Tier 2 — CIFAR (cifar, cifar-bn): forward bridged, backward WIP. cifarFwdGraph_faithful / cifarBnFwdGraph_faithful (plus op-level bnBack_faithful) hold; the whole-net backward graph and the train step are not yet rendered from a proof.

Tier 3 — Imagenette (ResNet-34, MobileNetV2, ConvNeXt, EfficientNet, ViT): ℝ whole-net VJP proven; codegen bridge WIP. The whole-network VJP is proven over (resnet34_has_vjp_at, vit_full_has_vjp, convnext_has_vjp, efficientnet_has_vjp, mobilenetv2_has_vjp_at). The rendered-MLIR bridge is forward-graph-only (resnet/mnv2/convnext) or op-level-only (efficientnet/vit), and the GPU trainers behind the Imagenette numbers below run the unverified MlirCodegen.lean path. No theorem links those proofs to that codegen yet.
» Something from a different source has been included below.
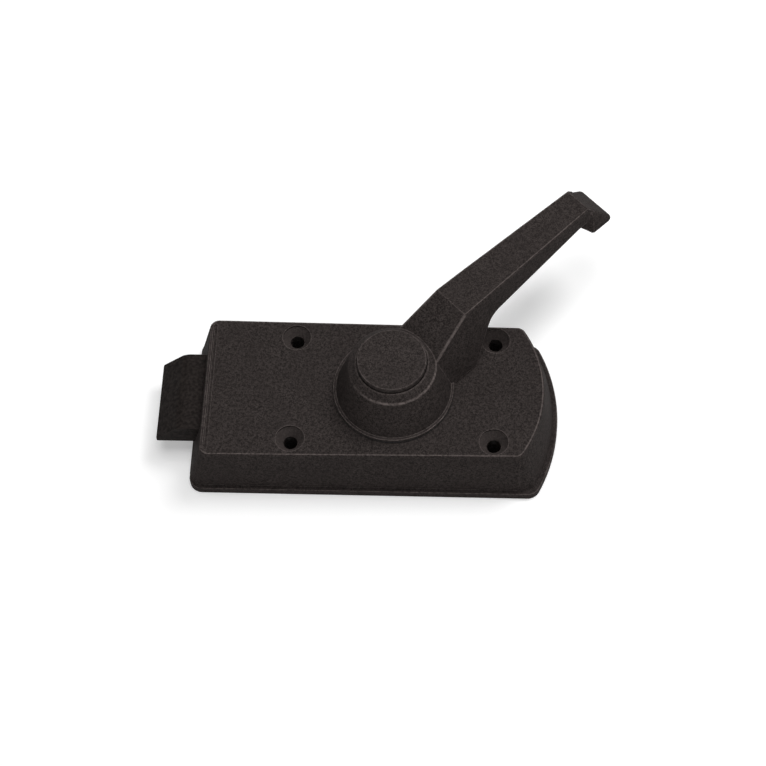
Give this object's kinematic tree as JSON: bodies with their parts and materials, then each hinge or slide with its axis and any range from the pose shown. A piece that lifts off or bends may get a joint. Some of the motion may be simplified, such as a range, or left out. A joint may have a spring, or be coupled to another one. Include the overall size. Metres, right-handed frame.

Tier 4 — ImageNet-1k (phase-2 Lean→JAX bridge): scale baseline, gradients not Lean-verified. Full 1000-class ImageNet runs use the phase-2 path (jax/Jax/Codegen.lean, ~1100 lines: NetSpec → idiomatic JAX Python), where JAX's value_and_grad computes the gradients and XLA does the compilation — the Lean VJP proofs are not in the loop. The only proof-adjacent Lean artifact is the shared NetSpec ADT (the same architecture spec whose phase-3 backward is proven over ); the emitter itself is unverified. This tier exists to (a) establish scale baselines the verified-IREE codegen can't yet reach — ConvNeXt-T 75.93% / EfficientNet-B0 72.31% / ResNet-34 72.02% / MobileNetV2 68.33% / ViT-Tiny 65.64% top-1, full 50k val (jax/runs/*/RESULTS.md) — and (b) serve as the differential-test oracle: tests/vjp_oracle/ uses JAX value_and_grad as ground truth to cross-check the Tier 1–3 Lean-derived VJPs to 1–2 ULP. So Tier 4 is the least-verified tier by gradient provenance but the one that empirically anchors the others. Whether phase-3 verified codegen can reach ImageNet scale is open.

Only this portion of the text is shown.